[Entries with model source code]
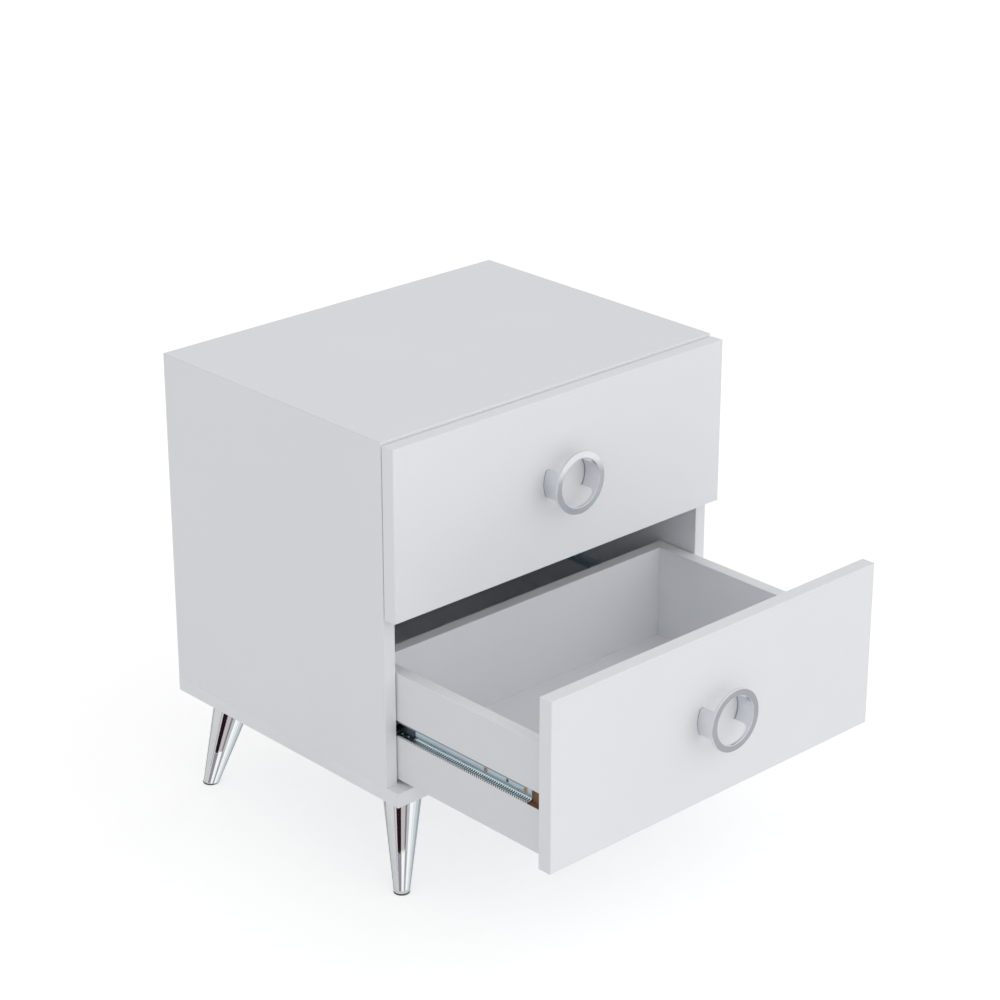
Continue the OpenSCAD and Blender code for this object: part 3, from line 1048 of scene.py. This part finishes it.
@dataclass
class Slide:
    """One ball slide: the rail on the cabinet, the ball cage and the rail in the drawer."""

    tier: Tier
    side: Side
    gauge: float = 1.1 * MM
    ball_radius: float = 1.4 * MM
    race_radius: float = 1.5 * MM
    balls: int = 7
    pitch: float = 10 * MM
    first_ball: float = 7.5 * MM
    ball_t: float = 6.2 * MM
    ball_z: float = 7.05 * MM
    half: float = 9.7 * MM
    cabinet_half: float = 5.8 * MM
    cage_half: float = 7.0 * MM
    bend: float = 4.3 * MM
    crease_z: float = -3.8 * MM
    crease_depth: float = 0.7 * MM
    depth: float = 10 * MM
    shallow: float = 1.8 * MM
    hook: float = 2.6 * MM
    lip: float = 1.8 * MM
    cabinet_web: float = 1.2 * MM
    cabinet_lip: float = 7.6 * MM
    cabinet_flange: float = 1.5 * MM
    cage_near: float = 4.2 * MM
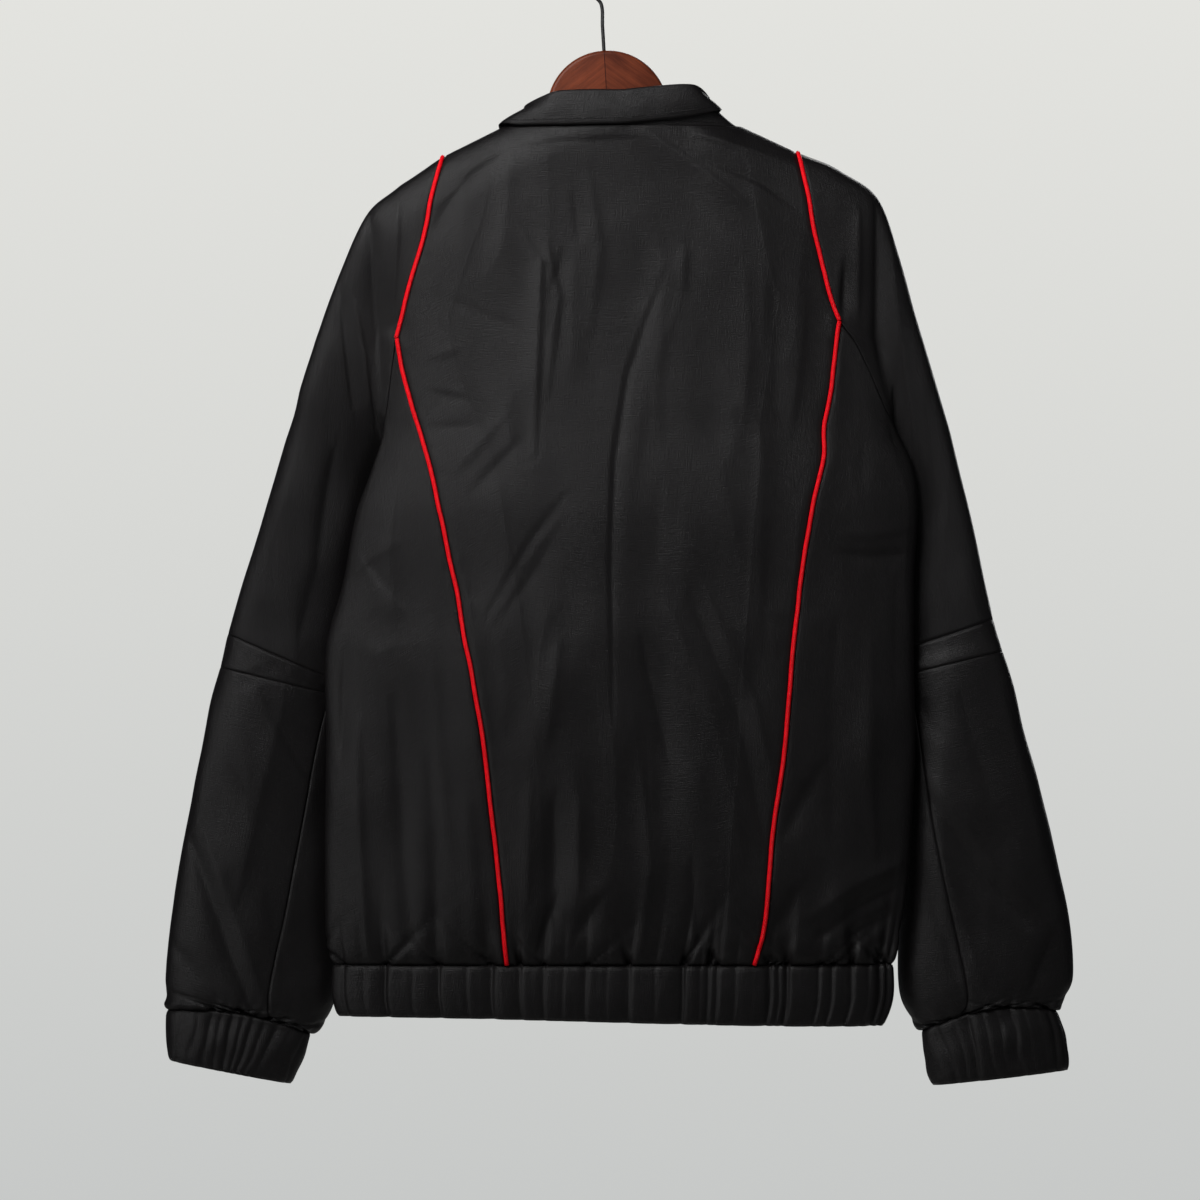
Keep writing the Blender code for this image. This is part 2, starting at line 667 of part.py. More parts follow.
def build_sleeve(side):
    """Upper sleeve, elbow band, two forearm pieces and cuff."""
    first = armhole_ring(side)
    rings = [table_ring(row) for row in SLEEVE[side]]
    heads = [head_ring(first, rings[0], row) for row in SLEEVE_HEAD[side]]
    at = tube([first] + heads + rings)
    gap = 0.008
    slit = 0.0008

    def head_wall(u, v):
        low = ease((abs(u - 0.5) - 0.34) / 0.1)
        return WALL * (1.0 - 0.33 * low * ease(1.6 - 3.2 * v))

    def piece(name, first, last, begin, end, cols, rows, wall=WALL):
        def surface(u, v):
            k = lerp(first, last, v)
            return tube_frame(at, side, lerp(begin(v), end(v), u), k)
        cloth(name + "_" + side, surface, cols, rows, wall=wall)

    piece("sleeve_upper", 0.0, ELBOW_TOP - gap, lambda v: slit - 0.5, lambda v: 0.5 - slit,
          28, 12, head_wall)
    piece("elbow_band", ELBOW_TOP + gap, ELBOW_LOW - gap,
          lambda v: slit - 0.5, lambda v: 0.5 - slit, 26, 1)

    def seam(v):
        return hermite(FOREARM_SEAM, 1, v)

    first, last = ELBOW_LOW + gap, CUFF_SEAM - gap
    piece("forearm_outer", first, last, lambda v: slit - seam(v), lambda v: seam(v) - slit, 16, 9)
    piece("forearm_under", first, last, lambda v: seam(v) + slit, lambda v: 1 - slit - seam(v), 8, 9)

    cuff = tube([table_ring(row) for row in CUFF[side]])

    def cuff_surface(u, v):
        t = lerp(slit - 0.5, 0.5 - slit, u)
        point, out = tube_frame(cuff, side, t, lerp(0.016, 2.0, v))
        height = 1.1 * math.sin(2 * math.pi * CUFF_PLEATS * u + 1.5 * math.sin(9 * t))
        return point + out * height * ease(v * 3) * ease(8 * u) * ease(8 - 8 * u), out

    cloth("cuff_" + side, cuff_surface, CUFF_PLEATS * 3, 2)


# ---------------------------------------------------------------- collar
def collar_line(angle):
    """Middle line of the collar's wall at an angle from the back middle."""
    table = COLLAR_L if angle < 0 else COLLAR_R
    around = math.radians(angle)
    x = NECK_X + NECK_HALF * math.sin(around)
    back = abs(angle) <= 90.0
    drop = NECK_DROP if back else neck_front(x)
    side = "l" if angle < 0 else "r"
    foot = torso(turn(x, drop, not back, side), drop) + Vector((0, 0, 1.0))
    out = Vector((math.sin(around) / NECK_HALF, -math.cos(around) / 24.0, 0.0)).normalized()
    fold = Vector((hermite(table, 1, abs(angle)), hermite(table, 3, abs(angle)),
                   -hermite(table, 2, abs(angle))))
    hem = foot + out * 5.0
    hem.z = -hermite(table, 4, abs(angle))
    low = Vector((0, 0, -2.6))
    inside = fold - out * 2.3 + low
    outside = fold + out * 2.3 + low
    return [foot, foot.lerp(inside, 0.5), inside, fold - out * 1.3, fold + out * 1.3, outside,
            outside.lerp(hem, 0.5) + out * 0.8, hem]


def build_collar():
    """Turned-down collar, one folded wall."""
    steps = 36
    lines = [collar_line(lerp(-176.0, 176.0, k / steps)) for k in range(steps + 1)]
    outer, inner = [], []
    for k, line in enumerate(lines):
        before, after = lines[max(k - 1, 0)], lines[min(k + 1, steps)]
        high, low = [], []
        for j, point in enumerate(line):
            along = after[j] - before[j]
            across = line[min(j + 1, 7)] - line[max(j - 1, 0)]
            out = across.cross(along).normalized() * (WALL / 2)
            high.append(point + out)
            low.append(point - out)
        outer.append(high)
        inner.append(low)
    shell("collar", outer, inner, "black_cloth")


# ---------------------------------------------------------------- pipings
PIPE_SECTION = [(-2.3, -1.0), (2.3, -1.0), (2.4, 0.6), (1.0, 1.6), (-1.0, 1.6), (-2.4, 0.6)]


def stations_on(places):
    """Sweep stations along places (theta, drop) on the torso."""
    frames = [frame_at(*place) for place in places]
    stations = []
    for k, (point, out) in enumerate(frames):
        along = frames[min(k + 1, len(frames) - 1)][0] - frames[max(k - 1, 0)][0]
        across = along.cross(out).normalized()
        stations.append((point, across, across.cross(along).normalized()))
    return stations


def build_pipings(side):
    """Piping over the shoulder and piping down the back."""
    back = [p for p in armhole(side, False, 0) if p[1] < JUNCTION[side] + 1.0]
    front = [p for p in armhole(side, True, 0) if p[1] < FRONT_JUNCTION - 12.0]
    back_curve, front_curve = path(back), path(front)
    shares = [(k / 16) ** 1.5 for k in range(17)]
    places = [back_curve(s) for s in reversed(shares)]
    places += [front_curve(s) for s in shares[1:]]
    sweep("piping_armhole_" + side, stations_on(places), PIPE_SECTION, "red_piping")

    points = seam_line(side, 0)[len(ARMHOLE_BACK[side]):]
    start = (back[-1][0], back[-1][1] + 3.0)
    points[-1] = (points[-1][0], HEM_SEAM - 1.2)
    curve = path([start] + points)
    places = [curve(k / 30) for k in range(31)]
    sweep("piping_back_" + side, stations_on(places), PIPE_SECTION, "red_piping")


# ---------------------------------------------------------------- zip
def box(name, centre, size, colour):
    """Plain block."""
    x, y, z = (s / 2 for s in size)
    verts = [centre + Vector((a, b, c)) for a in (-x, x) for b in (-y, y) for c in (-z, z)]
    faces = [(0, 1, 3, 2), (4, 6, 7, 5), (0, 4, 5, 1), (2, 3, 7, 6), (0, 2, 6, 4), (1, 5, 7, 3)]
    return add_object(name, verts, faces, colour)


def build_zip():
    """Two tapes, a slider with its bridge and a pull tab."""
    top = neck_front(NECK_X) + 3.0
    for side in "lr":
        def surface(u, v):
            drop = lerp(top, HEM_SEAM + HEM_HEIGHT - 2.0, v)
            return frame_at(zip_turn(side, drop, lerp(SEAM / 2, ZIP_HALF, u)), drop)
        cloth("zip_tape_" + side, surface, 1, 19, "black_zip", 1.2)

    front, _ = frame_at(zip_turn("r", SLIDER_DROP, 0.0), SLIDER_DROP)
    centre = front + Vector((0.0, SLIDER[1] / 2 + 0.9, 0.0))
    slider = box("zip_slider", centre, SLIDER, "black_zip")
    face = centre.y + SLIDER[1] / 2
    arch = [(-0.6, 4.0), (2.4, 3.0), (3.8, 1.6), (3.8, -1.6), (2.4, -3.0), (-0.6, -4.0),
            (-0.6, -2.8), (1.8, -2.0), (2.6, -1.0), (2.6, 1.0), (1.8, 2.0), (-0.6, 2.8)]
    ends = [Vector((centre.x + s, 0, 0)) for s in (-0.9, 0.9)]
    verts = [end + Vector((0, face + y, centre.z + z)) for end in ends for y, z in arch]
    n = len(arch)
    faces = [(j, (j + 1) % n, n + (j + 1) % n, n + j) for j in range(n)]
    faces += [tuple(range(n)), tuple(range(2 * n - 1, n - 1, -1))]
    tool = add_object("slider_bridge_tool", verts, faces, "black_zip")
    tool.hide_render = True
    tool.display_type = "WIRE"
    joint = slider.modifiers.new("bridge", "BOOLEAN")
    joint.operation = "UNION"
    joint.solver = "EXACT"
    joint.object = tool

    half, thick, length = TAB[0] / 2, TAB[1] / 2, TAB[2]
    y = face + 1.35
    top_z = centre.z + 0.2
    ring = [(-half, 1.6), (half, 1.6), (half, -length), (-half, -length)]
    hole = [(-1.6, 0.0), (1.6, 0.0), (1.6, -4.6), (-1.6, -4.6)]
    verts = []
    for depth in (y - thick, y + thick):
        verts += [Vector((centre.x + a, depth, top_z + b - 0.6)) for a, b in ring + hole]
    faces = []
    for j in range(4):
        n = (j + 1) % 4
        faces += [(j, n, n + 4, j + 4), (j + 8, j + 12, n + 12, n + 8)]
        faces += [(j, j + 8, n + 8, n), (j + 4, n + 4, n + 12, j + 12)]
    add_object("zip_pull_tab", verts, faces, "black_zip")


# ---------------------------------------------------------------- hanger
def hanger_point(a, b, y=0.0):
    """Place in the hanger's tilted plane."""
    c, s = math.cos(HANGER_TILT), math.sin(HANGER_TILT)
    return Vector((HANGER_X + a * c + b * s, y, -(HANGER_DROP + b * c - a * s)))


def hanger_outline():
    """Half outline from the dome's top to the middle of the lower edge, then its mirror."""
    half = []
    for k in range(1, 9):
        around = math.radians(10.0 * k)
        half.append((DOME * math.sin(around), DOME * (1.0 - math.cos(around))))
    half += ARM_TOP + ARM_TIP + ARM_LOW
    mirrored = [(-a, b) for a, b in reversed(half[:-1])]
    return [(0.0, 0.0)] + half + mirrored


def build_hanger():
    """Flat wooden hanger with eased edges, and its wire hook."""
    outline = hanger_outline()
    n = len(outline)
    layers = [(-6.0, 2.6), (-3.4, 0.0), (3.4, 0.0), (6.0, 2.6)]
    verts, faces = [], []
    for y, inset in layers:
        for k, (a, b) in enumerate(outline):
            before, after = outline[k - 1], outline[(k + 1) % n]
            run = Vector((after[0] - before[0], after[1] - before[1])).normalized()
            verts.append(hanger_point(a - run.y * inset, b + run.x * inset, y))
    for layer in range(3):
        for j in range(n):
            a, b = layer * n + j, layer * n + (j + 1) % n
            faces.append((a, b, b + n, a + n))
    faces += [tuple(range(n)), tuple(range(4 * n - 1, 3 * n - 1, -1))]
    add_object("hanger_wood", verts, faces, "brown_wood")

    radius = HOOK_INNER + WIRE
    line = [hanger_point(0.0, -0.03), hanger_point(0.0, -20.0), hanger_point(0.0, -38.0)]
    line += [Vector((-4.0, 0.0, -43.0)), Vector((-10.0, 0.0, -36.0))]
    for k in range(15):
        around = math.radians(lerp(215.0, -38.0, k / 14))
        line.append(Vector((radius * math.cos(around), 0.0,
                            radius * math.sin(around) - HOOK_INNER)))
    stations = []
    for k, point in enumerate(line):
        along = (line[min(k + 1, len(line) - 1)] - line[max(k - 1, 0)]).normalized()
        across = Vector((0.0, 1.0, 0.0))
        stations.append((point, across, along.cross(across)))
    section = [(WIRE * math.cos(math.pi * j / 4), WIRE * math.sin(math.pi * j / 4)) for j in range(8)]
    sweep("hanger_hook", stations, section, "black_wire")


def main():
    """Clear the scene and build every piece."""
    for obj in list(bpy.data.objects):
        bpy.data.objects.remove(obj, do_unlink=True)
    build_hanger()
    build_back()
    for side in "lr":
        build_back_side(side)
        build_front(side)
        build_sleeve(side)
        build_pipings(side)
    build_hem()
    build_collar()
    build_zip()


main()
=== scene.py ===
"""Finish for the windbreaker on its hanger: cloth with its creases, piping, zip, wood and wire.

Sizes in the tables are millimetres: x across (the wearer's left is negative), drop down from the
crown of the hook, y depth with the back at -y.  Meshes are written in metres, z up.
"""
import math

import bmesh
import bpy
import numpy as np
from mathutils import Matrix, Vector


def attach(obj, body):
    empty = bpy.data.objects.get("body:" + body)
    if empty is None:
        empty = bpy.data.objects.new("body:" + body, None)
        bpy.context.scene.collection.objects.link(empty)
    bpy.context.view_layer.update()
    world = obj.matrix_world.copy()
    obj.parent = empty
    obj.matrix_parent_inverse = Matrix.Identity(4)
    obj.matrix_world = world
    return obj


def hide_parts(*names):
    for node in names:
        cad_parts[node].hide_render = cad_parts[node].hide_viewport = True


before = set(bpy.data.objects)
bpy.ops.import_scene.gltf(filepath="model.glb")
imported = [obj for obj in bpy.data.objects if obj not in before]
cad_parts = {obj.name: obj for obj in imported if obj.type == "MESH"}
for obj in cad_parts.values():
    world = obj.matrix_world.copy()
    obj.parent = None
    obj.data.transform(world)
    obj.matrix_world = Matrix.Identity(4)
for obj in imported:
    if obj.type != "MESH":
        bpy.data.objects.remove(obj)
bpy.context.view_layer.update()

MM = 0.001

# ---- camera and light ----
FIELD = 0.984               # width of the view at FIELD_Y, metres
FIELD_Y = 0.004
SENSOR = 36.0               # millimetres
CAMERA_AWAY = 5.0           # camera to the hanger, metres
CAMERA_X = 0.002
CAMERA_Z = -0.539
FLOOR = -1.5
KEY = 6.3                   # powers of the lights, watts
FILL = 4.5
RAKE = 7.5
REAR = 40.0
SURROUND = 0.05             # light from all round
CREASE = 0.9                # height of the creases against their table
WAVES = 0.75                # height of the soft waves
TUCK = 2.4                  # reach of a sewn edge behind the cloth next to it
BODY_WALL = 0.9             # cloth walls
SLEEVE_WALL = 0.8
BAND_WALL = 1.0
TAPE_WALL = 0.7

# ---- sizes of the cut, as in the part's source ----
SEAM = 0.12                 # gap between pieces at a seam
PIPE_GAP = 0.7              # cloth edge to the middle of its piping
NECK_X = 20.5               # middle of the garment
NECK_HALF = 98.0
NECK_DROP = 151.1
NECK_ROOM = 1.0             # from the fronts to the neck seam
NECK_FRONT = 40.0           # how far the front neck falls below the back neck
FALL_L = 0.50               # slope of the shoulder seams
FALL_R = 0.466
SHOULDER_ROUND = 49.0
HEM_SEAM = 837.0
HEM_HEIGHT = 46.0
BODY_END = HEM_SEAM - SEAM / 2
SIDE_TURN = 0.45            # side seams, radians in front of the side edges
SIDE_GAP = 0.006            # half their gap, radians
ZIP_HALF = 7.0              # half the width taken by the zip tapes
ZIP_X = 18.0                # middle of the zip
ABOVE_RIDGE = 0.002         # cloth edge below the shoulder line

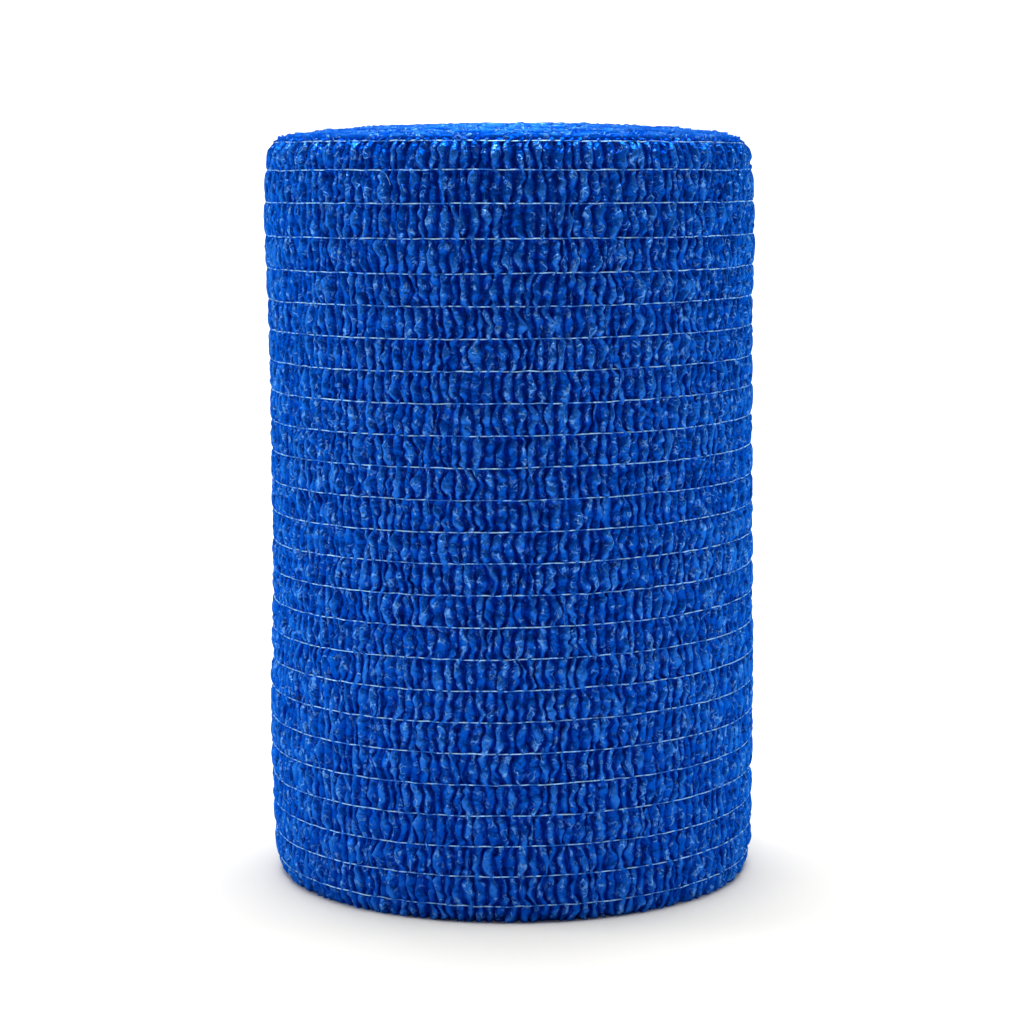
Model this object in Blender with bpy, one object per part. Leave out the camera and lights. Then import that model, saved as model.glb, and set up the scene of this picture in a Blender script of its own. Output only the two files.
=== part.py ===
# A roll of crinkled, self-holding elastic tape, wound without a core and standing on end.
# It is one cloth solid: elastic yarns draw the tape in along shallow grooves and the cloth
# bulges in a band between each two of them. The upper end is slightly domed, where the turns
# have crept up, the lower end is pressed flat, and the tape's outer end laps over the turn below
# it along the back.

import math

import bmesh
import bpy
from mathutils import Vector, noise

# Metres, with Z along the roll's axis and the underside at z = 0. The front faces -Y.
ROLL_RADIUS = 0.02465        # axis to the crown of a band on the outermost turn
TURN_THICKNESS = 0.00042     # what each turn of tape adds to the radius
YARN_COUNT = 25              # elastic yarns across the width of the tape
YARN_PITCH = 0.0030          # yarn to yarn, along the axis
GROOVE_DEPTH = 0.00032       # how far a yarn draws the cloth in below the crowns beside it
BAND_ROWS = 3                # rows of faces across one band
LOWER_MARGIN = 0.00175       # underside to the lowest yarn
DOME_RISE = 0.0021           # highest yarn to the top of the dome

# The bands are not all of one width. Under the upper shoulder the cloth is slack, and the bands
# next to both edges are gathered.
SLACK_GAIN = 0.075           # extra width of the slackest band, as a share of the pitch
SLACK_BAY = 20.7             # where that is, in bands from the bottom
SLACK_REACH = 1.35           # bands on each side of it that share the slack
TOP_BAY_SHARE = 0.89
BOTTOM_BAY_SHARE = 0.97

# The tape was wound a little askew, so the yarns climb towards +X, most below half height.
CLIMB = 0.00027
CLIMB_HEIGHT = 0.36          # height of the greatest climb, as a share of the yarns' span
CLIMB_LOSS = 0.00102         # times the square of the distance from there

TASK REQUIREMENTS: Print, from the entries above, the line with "build_back()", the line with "obj.matrix_world = Matrix.Identity(4)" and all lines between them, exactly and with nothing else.

SOLUTION TO THE PROBLEM:
    build_back()
    for side in "lr":
        build_back_side(side)
        build_front(side)
        build_sleeve(side)
        build_pipings(side)
    build_hem()
    build_collar()
    build_zip()


main()
=== scene.py ===
"""Finish for the windbreaker on its hanger: cloth with its creases, piping, zip, wood and wire.

Sizes in the tables are millimetres: x across (the wearer's left is negative), drop down from the
crown of the hook, y depth with the back at -y.  Meshes are written in metres, z up.
"""
import math

import bmesh
import bpy
import numpy as np
from mathutils import Matrix, Vector


def attach(obj, body):
    empty = bpy.data.objects.get("body:" + body)
    if empty is None:
        empty = bpy.data.objects.new("body:" + body, None)
        bpy.context.scene.collection.objects.link(empty)
    bpy.context.view_layer.update()
    world = obj.matrix_world.copy()
    obj.parent = empty
    obj.matrix_parent_inverse = Matrix.Identity(4)
    obj.matrix_world = world
    return obj


def hide_parts(*names):
    for node in names:
        cad_parts[node].hide_render = cad_parts[node].hide_viewport = True


before = set(bpy.data.objects)
bpy.ops.import_scene.gltf(filepath="model.glb")
imported = [obj for obj in bpy.data.objects if obj not in before]
cad_parts = {obj.name: obj for obj in imported if obj.type == "MESH"}
for obj in cad_parts.values():
    world = obj.matrix_world.copy()
    obj.parent = None
    obj.data.transform(world)
    obj.matrix_world = Matrix.Identity(4)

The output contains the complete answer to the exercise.